Bellfield was taken up in 1889 by Donny Maclean's great-great-grandfather, upon his arrival from the Orkney Islands.
The family landed at Port Chalmers, taking the train to Dunback and then walked to Omakau, a journey that took four days.
Mr Maclean's great-great-grandfather went blind on the ship on the way to New Zealand and so his two sons and a daughter led him by the hand on the long journey. The elder son broke his leg three miles from their destination.
With some additions to the original property over the years, the Maclean family now farms 890ha, of which half is under flood irrigation and the remainder is unirrigated.
As well as the Southdown stud, a South Suffolk stud was added in 1986 and a Dorset Down stud in 1992.
The family runs 2150 crossbred ewes and 650 stud ewes, 670 crossbred hoggets, 165 stud ram hoggets and 180 stud ewe hoggets. They also run 1100 merino wether hoggets on the hill and 100 cattle.

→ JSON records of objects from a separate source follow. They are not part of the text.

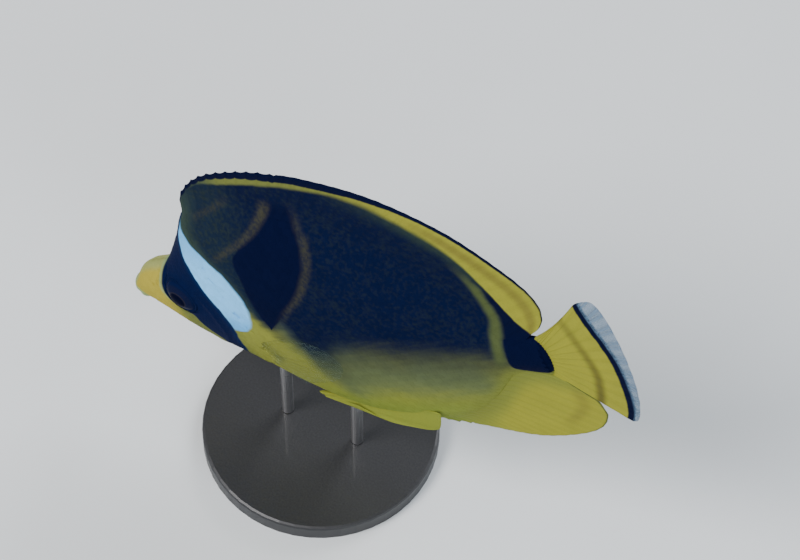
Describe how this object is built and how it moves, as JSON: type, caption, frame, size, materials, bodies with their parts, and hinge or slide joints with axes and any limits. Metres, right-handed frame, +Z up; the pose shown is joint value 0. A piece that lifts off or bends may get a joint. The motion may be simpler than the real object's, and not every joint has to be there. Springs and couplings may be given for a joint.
{
  "type": "butterflyfish",
  "caption": "Life-size still figure of a raccoon butterflyfish, nose down, held by two short rods on a round flat base.",
  "frame": {"origin": "centre of the bounding box at the underside of the stand's base", "axes": "+Z up; the snout points towards -X; the fish's left side faces -Y, and its middle plane is Y = 0"},
  "size_m": [0.1424, 0.064, 0.1244],
  "materials": {
    "mask": "satin",
    "flank": "satin",
    "stalk": "satin",
    "dorsal_fin": "satin",
    "yellow_fin": "satin",
    "clear_fin": "satin",
    "eye": "gloss",
    "stand_base": "satin",
    "stand_rod": "brushed"
  },
  "bodies": {
    "root": {"head": "mask", "torso": "flank", "tail_stalk": "stalk", "dorsal_fin": "dorsal_fin", "anal_fin": "yellow_fin", "caudal_fin": "yellow_fin", "pelvic_fin_left": "yellow_fin", "pelvic_fin_right": "yellow_fin", "pectoral_fin_left": "clear_fin", "pectoral_fin_right": "clear_fin", "eye_left": "eye", "eye_right": "eye", "stand_base": "stand_base", "stand_rod_front": "stand_rod", "stand_rod_rear": "stand_rod"}
  },
  "joints": []
}
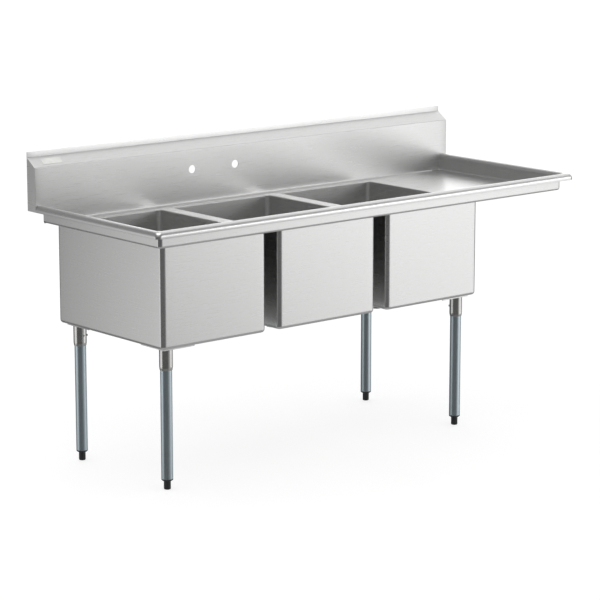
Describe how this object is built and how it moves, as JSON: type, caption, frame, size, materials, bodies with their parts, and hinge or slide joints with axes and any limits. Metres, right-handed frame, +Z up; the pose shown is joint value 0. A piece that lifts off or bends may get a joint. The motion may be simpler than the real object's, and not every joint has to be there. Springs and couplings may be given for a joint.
{
  "type": "three compartment sink",
  "caption": "Free-standing stainless restaurant sink: coved bowls in a rolled-rim deck with a right-hand drainboard, tall backsplash, tube legs, adjustable feet and lift-out strainers.",
  "frame": {"origin": "on the floor, under the middle of the sink's overall box", "axes": "+X along the sink to the viewer's right, towards the drainboard; +Y back to the wall; +Z up"},
  "size_m": [1.994, 0.756, 1.111],
  "materials": {
    "stainless_steel": "brushed stainless sheet, grain along the length",
    "polished_stainless": "bright turned stainless",
    "galvanised_steel": "smooth blue-grey zinc coating",
    "zinc_plated_steel": "zinc plated",
    "black_plastic": "moulded black plastic, fine matt grain",
    "black_rubber": "matt black rubber",
    "label_film": "blank white label film"
  },
  "bodies": {
    "sink_frame": {"deck_pan": "stainless_steel", "rim_rail_front": "stainless_steel", "rim_rail_left": "stainless_steel", "rim_rail_right": "stainless_steel", "backsplash": "stainless_steel", "splash_end_cap_left": "stainless_steel", "splash_end_cap_right": "stainless_steel", "blank_label": "label_film", "bowl_left": "stainless_steel", "drain_body_left": "polished_stainless", "drain_gasket_left": "black_rubber", "drain_locknut_left": "zinc_plated_steel", "bowl_centre": "stainless_steel", "drain_body_centre": "polished_stainless", "drain_gasket_centre": "black_rubber", "drain_locknut_centre": "zinc_plated_steel", "bowl_right": "stainless_steel", "drain_body_right": "polished_stainless", "drain_gasket_right": "black_rubber", "drain_locknut_right": "zinc_plated_steel", "gusset_front_left": "stainless_steel", "leg_socket_front_left": "polished_stainless", "set_screw_front_left": "zinc_plated_steel", "leg_tube_front_left": "galvanised_steel", "foot_insert_front_left": "black_plastic", "gusset_front_right": "stainless_steel", "leg_socket_front_right": "polished_stainless", "set_screw_front_right": "zinc_plated_steel", "leg_tube_front_right": "galvanised_steel", "foot_insert_front_right": "black_plastic", "gusset_rear_left": "stainless_steel", "leg_socket_rear_left": "polished_stainless", "set_screw_rear_left": "zinc_plated_steel", "leg_tube_rear_left": "galvanised_steel", "foot_insert_rear_left": "black_plastic", "gusset_rear_right": "stainless_steel", "leg_socket_rear_right": "polished_stainless", "set_screw_rear_right": "zinc_plated_steel", "leg_tube_rear_right": "galvanised_steel", "foot_insert_rear_right": "black_plastic"},
    "stud_front_left": {"foot_stud_front_left": "zinc_plated_steel"},
    "stud_front_right": {"foot_stud_front_right": "zinc_plated_steel"},
    "stud_rear_left": {"foot_stud_rear_left": "zinc_plated_steel"},
    "stud_rear_right": {"foot_stud_rear_right": "zinc_plated_steel"},
    "foot_front_left": {"bullet_foot_front_left": "black_plastic"},
    "foot_front_right": {"bullet_foot_front_right": "black_plastic"},
    "foot_rear_left": {"bullet_foot_rear_left": "black_plastic"},
    "foot_rear_right": {"bullet_foot_rear_right": "black_plastic"},
    "basket_left": {"strainer_basket_left": "polished_stainless", "basket_stopper_left": "black_rubber"},
    "basket_centre": {"strainer_basket_centre": "polished_stainless", "basket_stopper_centre": "black_rubber"},
    "basket_right": {"strainer_basket_right": "polished_stainless", "basket_stopper_right": "black_rubber"}
  },
  "joints": [
    {"name": "foot_travel_front_left", "type": "slide", "parent": "sink_frame", "child": "stud_front_left", "axis": [0, 0, -1], "range_m": [0, 0.025]},
    {"name": "foot_travel_front_right", "type": "slide", "parent": "sink_frame", "child": "stud_front_right", "axis": [0, 0, -1], "range_m": [0, 0.025]},
    {"name": "foot_travel_rear_left", "type": "slide", "parent": "sink_frame", "child": "stud_rear_left", "axis": [0, 0, -1], "range_m": [0, 0.025]},
    {"name": "foot_travel_rear_right", "type": "slide", "parent": "sink_frame", "child": "stud_rear_right", "axis": [0, 0, -1], "range_m": [0, 0.025]},
    {"name": "foot_turn_front_left", "type": "hinge", "parent": "stud_front_left", "child": "foot_front_left", "pos_m": [-0.88, -0.264, 0.0145], "axis": [0, 0, -1], "range_deg": [0, 4500]},
    {"name": "foot_turn_front_right", "type": "hinge", "parent": "stud_front_right", "child": "foot_front_right", "pos_m": [0.489, -0.264, 0.0145], "axis": [0, 0, -1], "range_deg": [0, 4500]},
    {"name": "foot_turn_rear_left", "type": "hinge", "parent": "stud_rear_left", "child": "foot_rear_left", "pos_m": [-0.88, 0.238, 0.0145], "axis": [0, 0, -1], "range_deg": [0, 4500]},
    {"name": "foot_turn_rear_right", "type": "hinge", "parent": "stud_rear_right", "child": "foot_rear_right", "pos_m": [0.489, 0.238, 0.0145], "axis": [0, 0, -1], "range_deg": [0, 4500]},
    {"name": "basket_lift_left", "type": "slide", "parent": "sink_frame", "child": "basket_left", "axis": [0, 0, 1], "range_m": [0, 0.08]},
    {"name": "basket_lift_centre", "type": "slide", "parent": "sink_frame", "child": "basket_centre", "axis": [0, 0, 1], "range_m": [0, 0.08]},
    {"name": "basket_lift_right", "type": "slide", "parent": "sink_frame", "child": "basket_right", "axis": [0, 0, 1], "range_m": [0, 0.08]}
  ],
  "couplings": [
    {"joint": "foot_turn_front_left", "follows": "foot_travel_front_left", "rad_per_m": 3141.6},
    {"joint": "foot_turn_front_right", "follows": "foot_travel_front_right", "rad_per_m": 3141.6},
    {"joint": "foot_turn_rear_left", "follows": "foot_travel_rear_left", "rad_per_m": 3141.6},
    {"joint": "foot_turn_rear_right", "follows": "foot_travel_rear_right", "rad_per_m": 3141.6}
  ]
}
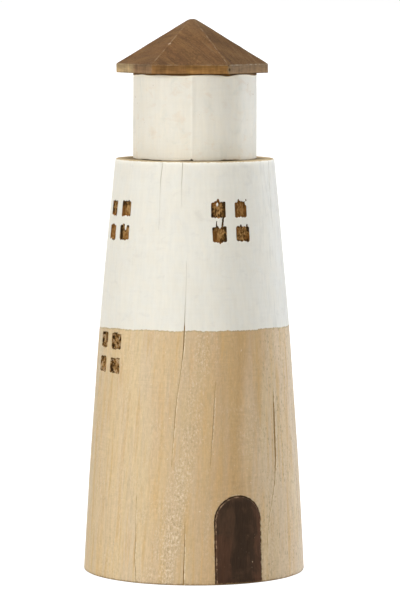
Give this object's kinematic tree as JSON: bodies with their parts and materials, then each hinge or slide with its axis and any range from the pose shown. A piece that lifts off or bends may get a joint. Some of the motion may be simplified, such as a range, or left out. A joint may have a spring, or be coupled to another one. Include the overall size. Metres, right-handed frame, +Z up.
{
  "type": "wooden lighthouse figurine",
  "caption": "Free-standing wooden lighthouse ornament: a tapered log tower with carved windows and a painted arched door, a round lantern room and a hexagonal roof.",
  "frame": {"origin": "centre of the flat foot, on the surface the ornament stands on", "axes": "+Z up along the tower; -Y is the side with the door; +X is to the right of someone who faces the door"},
  "size_m": [0.1364, 0.1364, 0.34],
  "materials": {
    "tower_wood": "limewashed softwood with the grain showing below, matt white chalk paint above, brown stain in the carving",
    "lantern_paint": "matt off-white chalk paint over wood, rubbed thin in places",
    "roof_stain": "matt walnut-brown stain, rubbed lighter along the ridges and eaves",
    "dowel_beech": "bare beech"
  },
  "bodies": {
    "root": {"tower": "tower_wood", "lantern_room": "lantern_paint", "roof": "roof_stain", "lower_dowel": "dowel_beech", "upper_dowel": "dowel_beech"}
  },
  "joints": []
}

A lot of emphasis was placed on performance recording of the stud sheep, Donny Maclean said.
"We want to know that we are able to present our clients with as much information as they require about the sires we produce.
"They can go away happy in the knowledge that the rams they have purchased are proven to give them maximum returns for their farming business," he said.
About 45 people were on the tour, including some Australian visitors. Graeme Dehnert, from the Fernhill stud in Victoria, was on his first trip to New Zealand.
Last year, some New Zealand breeders visited his property as part of a tour and he decided it was an opportunity to catch up with people and see some sheep.
He is also returning in November for the Canterbury A and P Show.
Mr Dehnert has 180 stud ewes, along with a flock of commercial ewes, a cattle share-farming operation and some cropping on the 400ha property.
The Southdown stud was established by his father in 1930 and the breed was "in the blood".
He won champion Southdown ram at the Royal Melbourne Show last year.
Southland Southdown Breeders Club chairman Rob Hall believed the breed was in good heart in New Zealand.
Describing it as "go-ahead", he said there was a lot of potential, especially for breeding early lambs. Getting lambs away early was "money in the bank".
Ram sales had gone well this year and it was encouraging to see some new studs being established.
The first Southdown stud flock in New Zealand was founded in 1863.